Podejmowanie decyzji jest nieodłącznym elementem naszej rzeczywistości. Małe, większe, których wynik nie wpływa znacząco na nasze życie oraz te, od których ono zależy. Niektóre z nich podejmujemy pod wpływem chwili, jednak większość z nich jest przez nas gruntownie analizowana. Wady, zalety, mnogość rozwiązań, zastanawianie się nad możliwymi scenariuszami pozwalają nam wybrać z pozoru najlepszy wariant. Lecz czy zawsze jesteśmy z nich zadowoleni? Co w momencie, kiedy racjonalność po drodze do podejmowania decyzji nagle nam umyka? Czy wpływają na to pewne czynniki zewnętrzne? Co napędza podejmowanie nieracjonalnych decyzji? Na te pytania w swojej książce Na zdrowy rozum. Dlaczego podejmujemy nieracjonalne decyzje szukają odpowiedzi Ori i Rom Brafman.

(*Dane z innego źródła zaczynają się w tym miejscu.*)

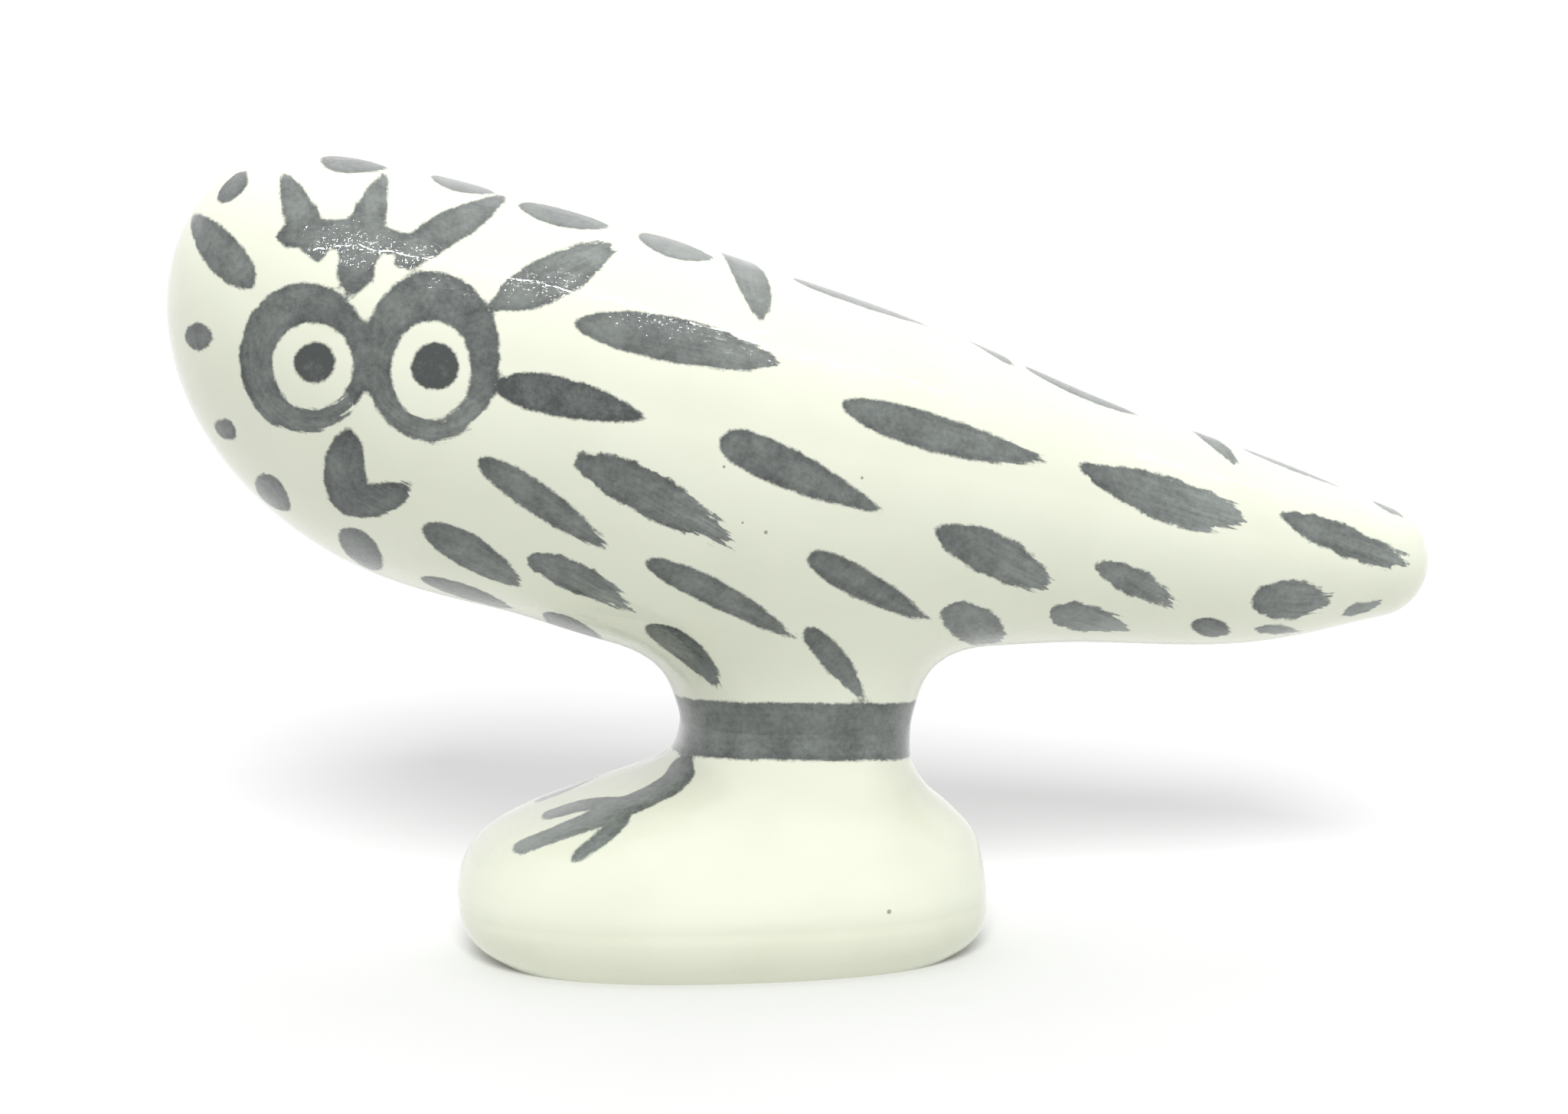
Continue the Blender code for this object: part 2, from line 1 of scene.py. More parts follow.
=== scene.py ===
"""Looks of the hand-painted ceramic owl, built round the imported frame.

The fired owl is one continuous glazed surface, so its skin is meshed finely here from the same
middle line and foot sections as the castings, and cut into body, foot and slab where the castings
meet. The brushwork lies under the glaze: each painted node of the frame gives its place, length and
width to a stroke, which is stored on the skin as distances that the glaze material turns into paint.
Lengths are millimetres until a piece is made, and metres in the scene.
"""

from math import cos, pi, radians, sin

import bmesh
import bpy
import numpy as np
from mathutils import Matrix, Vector
from mathutils.bvhtree import BVHTree


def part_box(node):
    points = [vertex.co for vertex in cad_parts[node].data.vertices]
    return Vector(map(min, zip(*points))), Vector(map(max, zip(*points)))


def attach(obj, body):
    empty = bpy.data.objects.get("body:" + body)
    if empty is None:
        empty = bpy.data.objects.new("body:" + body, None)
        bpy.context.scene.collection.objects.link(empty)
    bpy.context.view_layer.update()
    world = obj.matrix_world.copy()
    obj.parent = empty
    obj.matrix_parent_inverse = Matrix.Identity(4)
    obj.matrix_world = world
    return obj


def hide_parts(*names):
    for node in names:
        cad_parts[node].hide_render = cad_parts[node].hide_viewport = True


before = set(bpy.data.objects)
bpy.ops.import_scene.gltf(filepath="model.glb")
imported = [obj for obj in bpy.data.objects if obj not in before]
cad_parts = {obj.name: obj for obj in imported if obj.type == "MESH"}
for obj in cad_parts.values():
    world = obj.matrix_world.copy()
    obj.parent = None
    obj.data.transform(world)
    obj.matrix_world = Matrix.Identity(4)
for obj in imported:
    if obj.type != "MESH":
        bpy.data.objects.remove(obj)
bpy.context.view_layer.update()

MM = 0.001
ROOT = "root"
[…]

Nasz mózg jest nie do końca poznanym tworem, który steruje naszym zachowaniem. Cały urok jego racjonalności i logiczności czasem pryska jak bańka mydlana. O ile jest to społecznie akceptowalne przy błahostkach, tak przy decyzjach, które nie tylko rzutują na nasze życie, uznawane jest to za kardynalny błąd.
Ori i Rom Brafman podejmują trudną próbę wyjaśnienia czynników zewnętrznych i mechanizmów działania naszego mózgu. Posiłkują się wieloma przykładami z życia osób należących do elity – lekarzy, pilotów, naukowców. Chcą także odpowiedzieć na pytanie, w jakich momentach podejmujemy najgłupsze decyzje w życiu.
Opisywanie doświadczeń osób szanowanych, specjalistów i posiadających liczne tytuły naukowe, moim zdaniem, ma na celu ukazanie tego, że błędy zdarzają się każdemu. Jednostka, nawet ta uchodząca w swoim środowisku czy opinii publicznej za wielce wykształconą, może stracić zdrowy rozsądek.
Czasem jednak decyzje są podyktowane opinią innych osób, gdzie strach przed utratą prestiżu skłania nas do podejmowania nieracjonalnych decyzji. Tak było w przypadku pilota, który tworzył procedury bezpieczeństwa na lotnisku. Znając je znakomicie, podjął śmiercionośną decyzję o starcie samolotu, mimo że wieża lotnicza nie wyraziła na to zgody. Powodem okazała się chęć podtrzymania krążącej opinii o punktualności tych linii lotniczych. W rezultacie tak nierozsądnego działania śmierć ponieśli wszyscy pasażerowie.
Autorzy uświadamiają czytelników, że czasem poniesienie straty wiąże się z większym bólem niż hipotetyczny zysk. Przytaczają przykład osób biorących udział w licytacji, w której dawno wartość licytowanego przedmiotu została przekroczona. I tu znowu pojawia się chęć prestiżu, wygrania licytacji za wszelką cenę. Owczy pęd, który nie ma nic wspólnego z logiką.
Decyzje mogą być także podyktowane chęcią dostosowania się do oczekiwań grupy. Wystarczy wsłuchać się w jej potrzeby, poznać pragnienia i dostosować swoje działania. Pewien pseudonaukowiec zyskał dużą przychylność w środowisku naukowym, tylko za to, że zaczął głosić tezy, które były zgodne z ich przypuszczeniami.
Przykładów uświadamiających niektóre działania w książce jest wiele, dlatego szczerze polecam ją każdemu, kto choć trochę interesuje się psychologią. Czyta się bardzo szybko. Wciąga od pierwszej strony. Jest napisana bardzo przystępnym językiem, zrozumiałym dla każdego. Mnogość przykładów oraz ich wyjaśnienie stanowią podstawę do własnych przemyśleń.
Warto zdać sobie sprawę z tego, że nie jesteśmy doskonali. W nasze życie wpisane są błędy, porażki, lekcje, przykre doświadczenia, które na trwałe powinny kształtować nasze podejście do życia. Jednak, znając mechanizmy psychologiczne, które wywierają na nas wpływ przy podejmowaniu błędnych decyzji, mamy szansę się przed nimi bronić. Warto rzetelnie sprawdzać źródła informacji, nie ulegać pierwszemu wrażeniu ani presji tłumu, pogłębiać swoją wiedzę na interesujące tematy. Może wtedy życie nasze i ludzi z naszego otoczenia będzie trochę lepsze?